Субботним утром в Бросскрофте я рано утром спускаюсь вниз и, к своему удивлению, обнаруживаю там дедушку. Он возится в кладовой, где полы и полки каменные и холодно даже в августе. Там дед разложил свои инструменты, когда помогал ремонтировать дом; сейчас он собирает их, тщательно протирает и укладывает в брезентовые колыбельки. «Что это ты делаешь, дедушка?» – спрашиваю я, и он отвечает: «Да вот, детка, складываю свои вещички и домой собираюсь».
Я с упавшим сердцем бреду прочь.
На кухне мать хватает меня, прижимает к себе: «Что он тебе сказал?»
«Ничего».
«Как это ничего? – Она вся красная – щеки так и пылают, рыжие волосы горят огнем. – Как это ничего? Ты хочешь сказать, что он с тобой вообще не говорил?»
Я вижу, что всем нам грозит новая яростная ссора, и отвечаю равнодушно, прячась за буквальный смысл сказанных мне слов – словно глупый гонец, во второй раз принесший дурное известие: «Он просто объяснил, чем занимается. Сказал: да вот, детка, я складываю свои вещички и домой собираюсь».
И дедушка уходит – спускается к подножию холма, в Бэнкботтом; спина прямая, шея словно одеревенела. Где‐то у нас в доме с силой хлопает дверь. Дрожат оконные стекла, потрескивают кухонные шкафчики, и новое зеркало, висящее на стене в гостиной, со стуком покачивается на своей цепи. На верхней площадке лестницы свет не горит, и она кажется мне мертвым центром этого дома. По-моему, я успеваю заметить, как некто сворачивает за угол в том коридоре, где теперь находится комната моего отца Генри. Теперь у него там узкая односпальная кровать, а стены желтые и шторы почти всегда наполовину задернуты.

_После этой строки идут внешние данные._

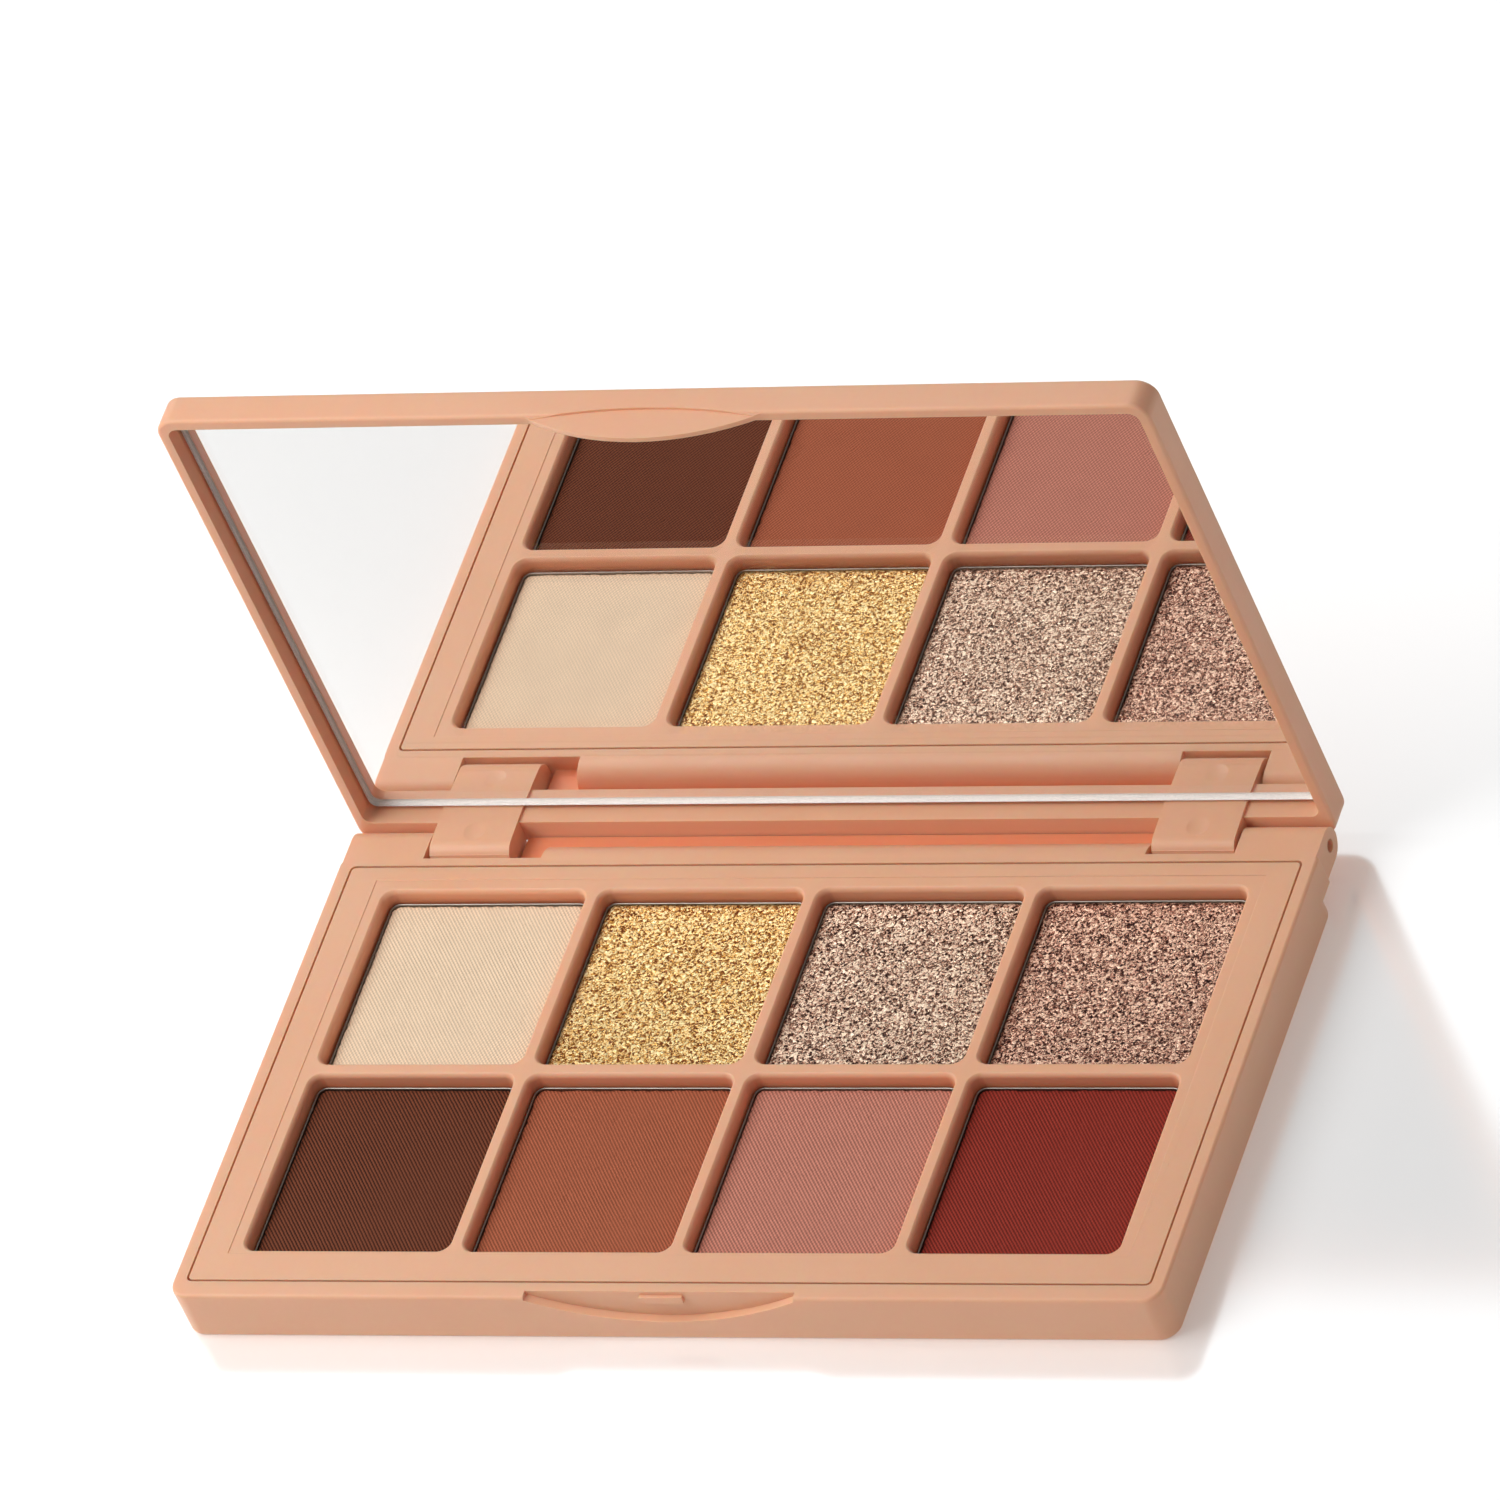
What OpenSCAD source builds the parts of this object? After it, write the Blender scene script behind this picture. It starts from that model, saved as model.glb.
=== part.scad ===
/* [Case] */
// Width of the base and lid
case_w = 116; // [112:1:126]
// Depth of the base from its front face to the hinge axis
hinge_reach = 65.35; // [65.2:0.05:67]
// Height of the base
base_h = 6.4; // [6.2:0.1:8]
// Thickness of the lid
lid_t = 3.85; // [3.7:0.05:5]
// How far the lid reaches past the front of the base when closed
lid_overhang = 0.6; // [0:0.1:0.7]
// Corner radius of base and lid in plan
corner_r = 2.2; // [1.2:0.1:4]
// Rounding of the outside edges
edge_r = 0.4; // [0.2:0.05:0.6]
// Thickness of the tray floor
floor_t = 1.2; // [0.8:0.1:1.4]

/* [Pans] */
// Columns of pans
columns = 4; // [4]
// Rows of pans
rows = 2; // [2]
// Distance between pan centres across the case
pitch_x = 26; // [25.6:0.1:26.2]
// Distance between pan centres front to back
pitch_y = 26.4; // [26:0.1:26.6]
// Thickness of the bars between the wells
bar_t = 1.8; // [1.6:0.1:2.2]
// Depth from the plate's face to the powder
powder_drop = 1.85; // [1.5:0.05:2.2]
// Metal thickness of a pan
pan_t = 0.3; // [0.25:0.05:0.4]
// Gap between a pan and the wall of its well
pan_gap = 0.2; // [0.15:0.05:0.3]
// Rounding where a well breaks the plate's face
well_edge_r = 0.7; // [0.5:0.05:0.8]

/* [Mirror] */
// Thickness of the mirror glass
glass_t = 1.1; // [0.8:0.05:1.2]
// Depth from the lid's rim to the front of the glass
glass_drop = 1.85; // [1.3:0.05:1.9]

/* [Hinge] */
// Diameter of a hinge pin
pin_d = 1.5; // [1.2:0.1:1.6]
// Width of a hinge knuckle
knuckle_w = 9.6; // [8:0.1:10]
// Distance from the case's centre to the outside of a knuckle
knuckle_out = 47.7; // [46:0.1:49]
// Radius of the barrel that holds a pin
barrel_r = 2.0; // [1.7:0.05:2.1]

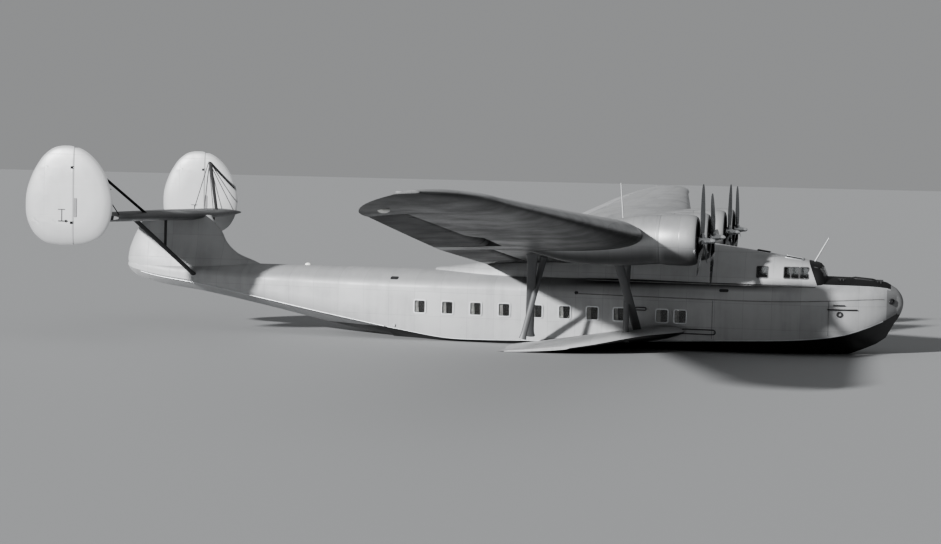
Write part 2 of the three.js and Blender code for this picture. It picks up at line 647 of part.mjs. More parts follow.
// Tailplane rows use the wing's section code
const TAIL_SECTION = { noseZ: TAILPLANE_Z, thickness: 0.11, incidence: 0, camber: 0.0001 };
const tailSection = (y, noseX, tailX) => ({ ...TAIL_SECTION, y, noseX, chord: noseX - tailX });
const TAIL_ROWS = [[-6.0, -13.47, -14.76], [-5.3, -13.37, -16.02], [0, -12.65, -16.10],
  [5.3, -13.37, -16.02], [6.0, -13.47, -14.76]];
const tailGeometry = grow => loft(TAIL_ROWS.map(row => wingRing(tailSection(...row), grow)));
const ELEVATOR = { inY: 0.35, outY: 5.2, x: -14.95 };

// Fins: an egg outline about a centre, widest low down
const FIN_OUTLINE = [
  [-15.3, 7.16], [-14.75, 7.06], [-14.3, 6.75], [-13.95, 6.3], [-13.73, 5.75], [-13.66, 5.2], [-13.75, 4.7],
  [-14.0, 4.28], [-14.45, 4.02], [-15.0, 3.93], [-15.5, 3.92], [-16.05, 4.02], [-16.45, 4.35],
  [-16.66, 4.8], [-16.70, 5.3], [-16.6, 5.9], [-16.35, 6.45], [-16.0, 6.9], [-15.65, 7.11],
];
const FIN_THICKNESS = 0.26;

function finGeometry(y) {
  const centre = [-15.1, 5.3];
  const ring = (share, offset) => FIN_OUTLINE.map(([x, z]) =>
    point(lerp(centre[0], x, share), y + offset, lerp(centre[1], z, share)));
  const half = FIN_THICKNESS / 2;
  return loft([ring(0.5, -half), ring(0.8, -half * 0.8), ring(0.96, -half * 0.35), ring(1, 0),
    ring(0.96, half * 0.35), ring(0.8, half * 0.8), ring(0.5, half)]);
}

const fins = SIDES.map(([side, sign]) => {
  const body = toSolid(finGeometry(sign * FIN_Y));
  const split = hingedSplit(body, {
    from: point(RUDDER_HINGE_X, sign * FIN_Y, 3.75), to: point(RUDDER_HINGE_X, sign * FIN_Y, 7.35),
    radiusFrom: millimetres(FIN_THICKNESS / 2) + 3, radiusTo: millimetres(FIN_THICKNESS / 2) + 3,
    reach: millimetres(2), brackets: [0.25, 0.75],
  });
  addPart(`fin_${side}`, split.fixed);
  addPart(`rudder_${side}`, split.moving);
  return split.fixed;
});

let tailplane = toSolid(tailGeometry(0));
fins.forEach((fin, index) => {
  tailplane = tailplane.subtract(fin).subtract(shiftedAcross(fin, -SIDES[index][1]));
});
SIDES.forEach(([side, sign]) => {
  const split = hingedSplit(tailplane, {
    from: point(ELEVATOR.x, sign * ELEVATOR.inY, TAILPLANE_Z),
    to: point(ELEVATOR.x, sign * ELEVATOR.outY, TAILPLANE_Z),
    radiusFrom: hingeRadius(tailSection(...TAIL_ROWS[2]), ELEVATOR.x),
    radiusTo: hingeRadius(tailSection(...TAIL_ROWS[3]), ELEVATOR.x),
    reach: millimetres(1.5), brackets: [0.1, 0.9],
  });
  tailplane = split.fixed;
  addPart(`elevator_${side}`, split.moving);
});
addPart('tailplane', tailplane);
const tailSeat = toSolid(tailGeometry(SEAT_SWELL));
const pylon = toSolid(loft(PYLON_STATIONS.map(pylonRing)));
const pylonSeats = [hull, raised(hull), lowered(hull), shiftedAft(hull), tailSeat];
addPart('tail_pylon', largestPiece(cutBy(pylon, pylonSeats)), 'hull');

// Tail struts: a main strut from the hull to the tailplane, and an upper one on to the fin
const TAIL_STRUTS = [
  ['tail_strut_lower', [-12.79, 0.50, 2.65], [-13.94, 4.10, 4.96], 0.20, 0.09],
  ['tail_strut_upper', [-13.51, 3.35, 4.87], [-14.79, 6.06, 6.78], 0.12, 0.06],
];

// Radio masts: name, foot, head
const MASTS = [
  ['mast_cockpit', [8.62, 0, 3.86], [9.07, 0, 4.69]],
  ['mast_wing', [2.27, 0, 4.45], [2.10, 0, 6.34]],
];
const MAST_RADIUS = 0.03;

SIDES.forEach(([side, sign], index) => {
  const at = ([x, y, z]) => point(x, sign * y, z);
  TAIL_STRUTS.forEach(([name, foot, head, chord, thickness]) => {
    const strut = strutSolid(at(foot), at(head), chord, thickness);
    const seats = [hull, shiftedAcross(hull, sign), raised(tailplane), lowered(tailplane), fins[index],
      shiftedAcross(fins[index], -sign), pylon, shiftedAcross(pylon, sign)];
    addPart(`${name}_${side}`, largestPiece(cutBy(strut, seats)));
  });
});

MASTS.forEach(([name, foot, head]) => {
  const wide = millimetres(MAST_RADIUS);
  const mast = rodSolid(point(...foot), point(...head), wide, wide * 0.6);
  const seats = [superstructure, raised(superstructure), wingCentre, raised(wingCentre)];
  addPart(name, largestPiece(cutBy(mast, seats)), 'dark');
});

export default aircraft;
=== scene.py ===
# %% [markdown]
# A four-engined flying boat, modelled at half its real size from one photograph.
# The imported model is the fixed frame: its solids say where each part is and which parts move.
# This lesson dresses that frame. Each solid gets a finer skin on the same lines, and small fittings are added.
# The solids could be shown as they are, but their facets would show, and sheet metal is all in its fine edges.

# %% Load the frame
from math import asin, atan2, cos, pi, radians, sin, sqrt, tan
import bpy
import numpy as np
from mathutils import Matrix, Vector


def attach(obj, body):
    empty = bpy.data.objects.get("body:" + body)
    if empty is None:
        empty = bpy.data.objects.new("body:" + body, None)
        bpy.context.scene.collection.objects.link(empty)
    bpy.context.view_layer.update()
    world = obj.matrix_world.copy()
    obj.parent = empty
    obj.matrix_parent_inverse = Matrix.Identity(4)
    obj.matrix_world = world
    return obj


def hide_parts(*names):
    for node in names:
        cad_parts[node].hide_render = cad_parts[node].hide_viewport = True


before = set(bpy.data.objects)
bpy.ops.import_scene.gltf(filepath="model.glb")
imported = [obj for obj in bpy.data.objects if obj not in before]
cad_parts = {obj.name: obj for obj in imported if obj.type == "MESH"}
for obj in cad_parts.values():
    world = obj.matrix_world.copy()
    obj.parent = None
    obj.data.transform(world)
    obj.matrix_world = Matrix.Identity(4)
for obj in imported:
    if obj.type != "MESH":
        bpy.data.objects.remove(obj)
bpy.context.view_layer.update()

# %% [markdown]
# The boat's lines are drawn in the real craft's metres, forward of the main step and up from its keel there.
# The model is half that size and floats at its waterline, where the floor is. Every number could be halved by hand,
# but one helper that turns a drawing's point into a model's point keeps the tables readable and in one place.

# %% Drawing to model
MODEL_SCALE = 0.5
WATERLINE = 0.88
SIDES = (("port", 1), ("starboard", -1))


def place(x, y, z):
    return Vector((x * MODEL_SCALE, y * MODEL_SCALE, (z - WATERLINE) * MODEL_SCALE))


def on_drawing(point):
    return point[0] / MODEL_SCALE, point[1] / MODEL_SCALE, point[2] / MODEL_SCALE + WATERLINE


def mix(a, b, share):
    return a + (b - a) * share


print("bow at", place(11.54, 0, 2.62))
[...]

Что же с нами происходит? О нас говорят на улице. Твердят, что мы нарушили правила. Наш дом словно окутывает тьма. Воздух вдруг стал каким‐то желтушным и сгущенным, он газообразными облаками повисает в каждой комнате дома. Мне эти облака кажутся такими плотными, как будто можно разбить о них себе лоб.
У меня появился еще один брат; откуда же они
Однажды вдруг куда‐то исчез ключ от входной двери. В поисках ключа дом был перевернут буквально вверх дном. Тщательно осматривались каждая поверхность, каждый ящик. Пол был вытерт нашими коленями, прощупана каждая щель. Всех гостей – увы, их совсем немного – строго предупреждали о пропаже, так что им теперь тоже мозг сверлила одна-единственная мысль об исчезнувшем ключе, а хозяева дома бдительно следили за каждым их шагом. Но проходит дня два, и ключ находится; оказывается, он лежал на самом видном месте – на горке с маминым фарфором – по всей вероятности, он оказался в некой слепой зоне.
Моя мать перестает теперь выходить из дома, она даже в магазины почти не ходит. Часто к нам приходит только моя крестная, постоянно доходя от Бэнкботтома до нашего дома и обратно. Дети в школе без конца задают мне вопросы о том, как у нас в доме все устроено и кто в какой кровати спит. Я совершенно не понимаю, зачем им понадобилось это знать, но ничего о нашей семье не рассказываю. Я ненавижу ходить в школу. Я часто болею – у меня бывают и «боли роста», и проблемы с дыханием, о котором мне вообще не полагается думать, и ужасные головные боли, которые становятся все более тяжелыми, бывает, из-за них у меня темнеет в глазах. Когда я после нескольких дней отсутствия снова являюсь в школу, меня, похоже, никто в классе не узнает, и у меня возникает ощущение, словно меня без моего ведома вообще в другой класс перевели. Нашу новую учительницу зовут мисс Портер. На уроках арифметики я не понимаю, что за цифры она пишет на доске – видимо, я что‐то пропустила, – и поднимаю руку. Я говорю: «Я не понимаю», – и она смотрит на меня так, словно не верит собственным глазам. Не понимаешь? Не понимаешь? Это что такое? Ты просто хулиганка? Хочешь сорвать урок? Взяла бы да попросту списала все у своей соседки по парте, как это делают такие же, как ты, тупицы! «Она, видите ли, не понимает!» – все повторяет мисс Портер, возмущенно тараща глаза. Вокруг меня ученики визжат, хихикают и болезненно фыркают носами.
Мисс Портер, впрочем, очень скоро покинула школу. А мое незнание арифметики так со мной и осталось.